[Saved data entries]
_ _ _ _ _

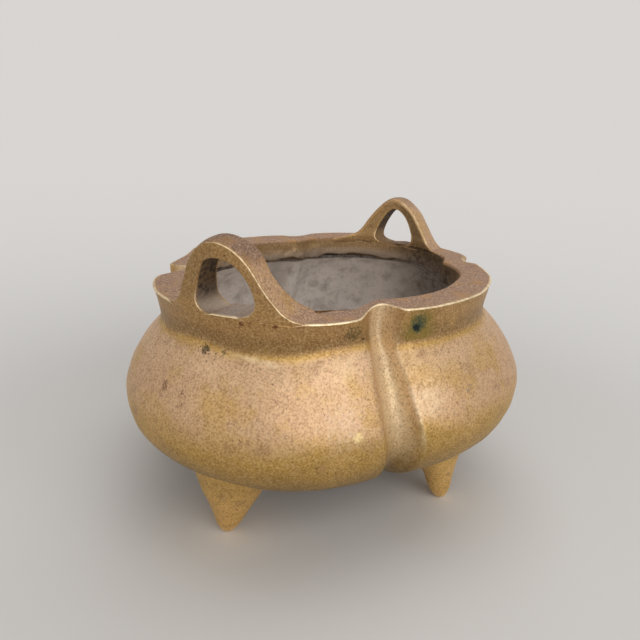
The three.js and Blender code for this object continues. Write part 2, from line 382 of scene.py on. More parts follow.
def ring_loop(name: str, grid: np.ndarray, marks: dict) -> bpy.types.Object:
    """A closed ring-shaped body: a torus whose section is then put in place.

    Args:
        name: The object's name.
        grid: Places in millimetres, as section points by sides by three.
        marks: Values from 0 to 1 for the material, by name, as section points by sides.

    Returns:
        The new object.
    """
    rings, sides = grid.shape[:2]
    deselect_all()
    bpy.ops.mesh.primitive_torus_add(major_segments=sides, minor_segments=rings, major_radius=1, minor_radius=0.25)
    piece = bpy.context.object
    piece.name = piece.data.name = name
    co = places(piece)
    side = np.rint(np.arctan2(co[:, 1], co[:, 0]) / (2 * math.pi) * sides).astype(int) % sides
    around = np.arctan2(co[:, 2], np.hypot(co[:, 0], co[:, 1]) - 1)
    ring = np.rint(around / (2 * math.pi) * rings).astype(int) % rings
    put_places(piece, grid[ring, side])
    paint(piece, {key: values[ring, side] for key, values in marks.items()})
    return piece


def finish_mesh(piece: bpy.types.Object, crease: float) -> bpy.types.Object:
    """Merges doubles, turns the faces outwards and shades the piece smooth.

    Args:
        piece: The piece.
        crease: Degrees between faces above which an edge stays sharp.

    Returns:
        The same piece.
    """
    deselect_all()
    piece.select_set(True)
    bpy.context.view_layer.objects.active = piece
    bpy.ops.object.mode_set(mode="EDIT")
    bpy.ops.mesh.select_all(action="SELECT")
    bpy.ops.mesh.remove_doubles(threshold=1e-7)
    bpy.ops.mesh.normals_make_consistent(inside=False)
    bpy.ops.object.mode_set(mode="OBJECT")
    bpy.ops.object.shade_smooth_by_angle(angle=math.radians(crease))
    return piece


# Values from 0 to 1 on the vertices: rubbed edges with painted glints, the rim's granular skin, ash, soot with painted
# shade in corners, recesses and hidden joints, flutes, and height in 0.1 m
MARKS = ("worn", "grit", "ash", "soot", "flute", "level")
MARK_HEIGHT = 100


def paint(piece: bpy.types.Object, marks: dict) -> None:
    """Stores values on the vertices, for the material to read.

    Args:
        piece: The piece.
        marks: One value for each vertex, by the mark's name. A mark that isn't given is 0.
    """
    for name in MARKS:
        attribute = piece.data.attributes.new(name, "FLOAT", "POINT")
        values = marks.get(name, np.zeros(len(piece.data.vertices)))
        attribute.data.foreach_set("value", np.clip(values, 0, 1).astype(np.float32))


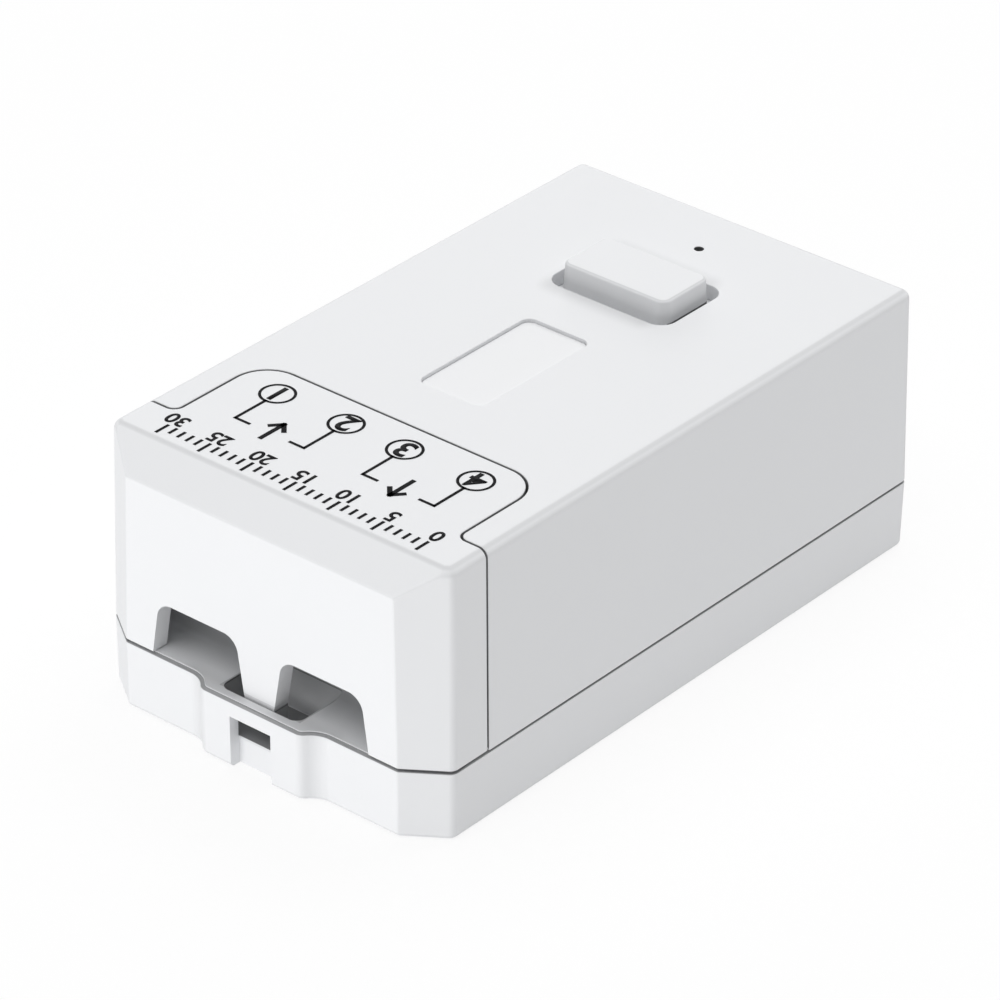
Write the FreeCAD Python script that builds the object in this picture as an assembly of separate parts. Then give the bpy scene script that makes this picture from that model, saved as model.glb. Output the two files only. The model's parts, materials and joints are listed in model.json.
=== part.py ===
"""Wired-in radio receiver for a light circuit, built up piece by piece, in millimetres.

Modelling frame: X across, 0 on the centre line; Y back from the flat front face, where the
cables enter; Z up from the underside. `save` moves each piece to the part's own frame, whose
origin is under the middle of the whole receiver.
"""
import FreeCAD, Part
import math
import os

V = FreeCAD.Vector

# Outer form
HALF_W = 20.0          # half the width at the split line
BODY_L = 68.35         # front face to back face at the split line
TOP_Z = 27.3           # height of the top face
SPLIT_Z = 6.9          # height of the rim of the base
UPPER_DRAFT = 0.98     # lean of the upper sides and back, in degrees
BASE_DRAFT = 0.8       # lean of all base walls, in degrees
CORNER_X = 4.05        # facet on each front corner, across
CORNER_Y = 2.85        # the same facet, along
CORNER_GROWTH = 1.05   # how much larger that facet is at the top
SLOPE_Y = 2.88         # slope along the top front edge, along
SLOPE_Z = 3.06         # the same slope, in height
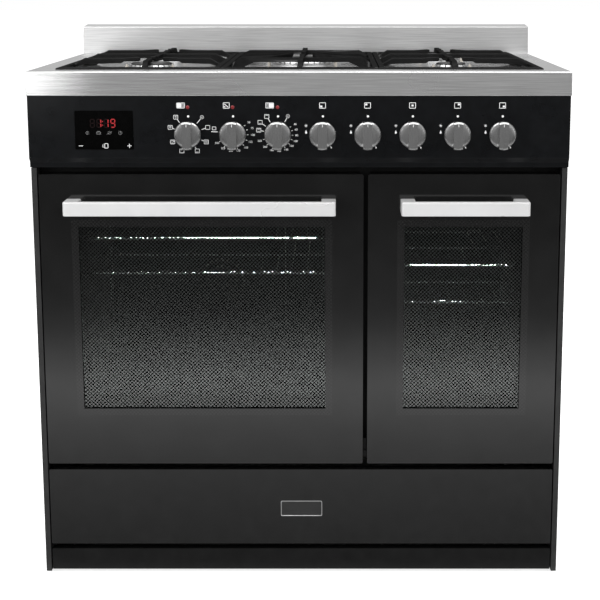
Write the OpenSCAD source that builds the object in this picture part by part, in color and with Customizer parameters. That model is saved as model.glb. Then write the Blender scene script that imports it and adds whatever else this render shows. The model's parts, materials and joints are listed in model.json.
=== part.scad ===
// Free-standing dual fuel range cooker: gas hob above, two electric ovens and a drawer.
// X runs to the right, the front faces -Y, and Z is up. The origin is on the floor,
// at the middle of the whole cooker's box.

/* [Overall] */
// Width of the hob plate
hob_w = 900; // [894:1:960]
// Depth of the hob plate, front to rear
hob_d = 600; // [590:1:650]
// Height of the hob plate above the floor
hob_z = 880; // [880:1:900]
// Height of the hob plate's front edge
hob_edge = 40; // [38:1:42]
// Thickness of the cabinet's sheet steel
sheet = 2; // [1.5:0.1:2.5]
// Space between the rear cover and the hob's rear edge
rear_space = 16; // [15:1:24]
// Width of the side panels' folded front edge
side_fold = 9; // [8:0.5:10]
// Gap between the side panels' bottom edge and the floor
side_clear = 4; // [3:1:8]

/* [Plinth and drawer] */
// Height of the plinth's bottom edge
plinth_z = 7; // [5:1:9]
// Height of the plinth
plinth_h = 38; // [34:1:40]
// Gap between the plinth and the drawer front
drawer_gap = 10; // [8:1:11]
// Height of the drawer front
drawer_h = 136; // [128:1:138]
// Gap between the drawer front and the doors
door_low_gap = 11; // [10:1:14]
// Depth of the drawer box behind its front
drawer_d = 480; // [380:5:500]
// Thickness of the folded drawer front
drawer_front_t = 18; // [14:1:22]
// Travel of the drawer
drawer_travel = 350; // [200:5:360]

/* [Doors] */
// Height of both doors
door_h = 506; // [500:1:507]
// Width of the main oven's door
main_door_w = 544; // [540:1:545]
// Width of the second oven's door
second_door_w = 322; // [319:0.5:323]
// Gap between the two doors
door_split = 7.5; // [7:0.25:9]
// Gap between a door's outer edge and the side panel's folded edge
door_side_gap = 2.25; // [1.5:0.25:3]
// Thickness of a door
door_t = 42; // [40:1:44]
// Thickness of the outer door glass
glass_t = 5; // [4:0.5:6]
// Thickness of the inner door glass
inner_glass_t = 4; // [3:0.5:5]
// Set-back of the door face from the hob's front edge
door_back = 10; // [8:1:12]
// Gap between a closed door and the front frame
seal_gap = 4; // [3.5:0.25:5]
// Height of the door windows
window_h = 318; // [300:1:320]
// Width of the main door's window
main_window_w = 415; // [400:1:416]
// Width of the second door's window
second_window_w = 199; // [190:1:202]
// Height of the windows above the door's bottom edge
window_rise = 99; // [96:1:110]
// Height of the hinge pivot above the door's bottom edge
pivot_rise = 12; // [11:0.5:13]
// Depth of the hinge pivot behind the door's face
pivot_depth = 18; // [17:0.5:20]
// Diameter of the hinge pins
hinge_pin_d = 8; // [6:0.5:9]

/* [Handles] */
// Length of the main door's handle
main_handle_w = 451; // [400:1:460]
// Length of the second door's handle
second_handle_w = 213; // [180:1:220]
// Height of the handle bar
handle_h = 23.4; // [18:0.1:28]
// How far the handle stands out of the door
handle_out = 42; // [40:1:60]
// Thickness of the handle bar
handle_t = 12; // [8:0.5:16]
// Width of the handle's end returns
handle_end = 24; // [16:1:30]
// Height of the handle's lower edge above the door's bottom edge
handle_rise = 441.6; // [436:0.1:450]

/* [Control panel] */
// Height of the control panel's flat face
panel_h = 103; // [98:1:103]
// Set-back of the panel face from the hob's front edge
panel_back = 2; // [1:0.5:4]
// Height of the inclined fold under the panel face
fold_h = 8; // [6:1:9]
// Height of the lip under the fold
lip_h = 9; // [7:1:9]
// Distance between knob centres
knob_pitch = 74.3; // [70:0.1:75]
// Place of the first knob, from the cooker's middle
knob_first_x = -184; // [-190:1:-176]
// Height of the knob centres above the panel face's lower edge
knob_rise = 39; // [34:1:42]
// Diameter of the knobs' disc
knob_d = 44; // [40:1:48]
// Length of the knobs' grip bar
grip_len = 46.5; // [42:0.5:50]
// Width of the knobs' grip bar
grip_w = 15; // [12:0.5:18]
// Height of the grip bar in front of the panel
knob_out = 30; // [26:1:36]
// Gap between the knobs and the panel
knob_gap = 5; // [4.5:0.1:6]
// Travel of a gas knob when it is pushed in
knob_push = 4; // [3:0.25:4]
// Diameter of the control spindles
spindle_d = 6; // [5:0.5:8]
// Width of the display glass
display_w = 96; // [80:1:100]
// Height of the display glass
display_h = 64; // [56:1:66]
// Place of the display's centre, from the cooker's middle
display_x = -323; // [-330:1:-318]
// Height of the display's centre above the panel face's lower edge
display_rise = 46; // [44:1:50]
// Diameter of the pilot lamps
lamp_d = 6; // [5:0.5:8]
// Height of the pilot lamps above the knob centres
lamp_rise = 45; // [40:1:46]

/* [Hob] */
// Depth of the pressed well below the hob's rim
well_depth = 8; // [6:1:10]
// Width of the hob's flat margin at each side
margin_side = 43; // [40:1:50]
// Depth of the hob's flat margin at the front
margin_front = 52; // [46:1:60]
// Depth of the well, front to rear
well_d = 488; // [484:1:492]
// Distance of the outer burners from the cooker's middle
burner_x = 262; // [255:1:268]
// Depth of the front burners behind the hob's front edge
burner_front = 160; // [150:1:170]
// Depth of the rear burners behind the hob's front edge
burner_rear = 420; // [410:1:430]
// Depth of the centre burner behind the hob's front edge
burner_mid = 296; // [290:1:300]
// Diameter of the two large outer burners' crowns
crown_large = 78; // [66:1:84]
// Diameter of the two small outer burners' crowns
crown_small = 58; // [50:1:64]
// Diameter of the centre burner's crown
crown_wok = 128; // [110:1:134]
// Height of the crowns above the well
crown_h = 10; // [9:0.5:10.5]
// Height of the pan supports above the well
grate_h = 21; // [20:1:24]
// Thickness of the pan supports' bars
grate_bar = 9; // [7:0.5:11]
// Depth of the bars between their feet
grate_web = 8; // [7:0.5:10]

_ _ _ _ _

Aim of the exercise:
Look through the entries and return every line where "FreeCAD" appears.

Solution:
Write the FreeCAD Python script that builds the object in this picture as an assembly of separate parts. Then give the bpy scene script that makes this picture from that model, saved as model.glb. Output the two files only. The model's parts, materials and joints are listed in model.json.
import FreeCAD, Part
V = FreeCAD.Vector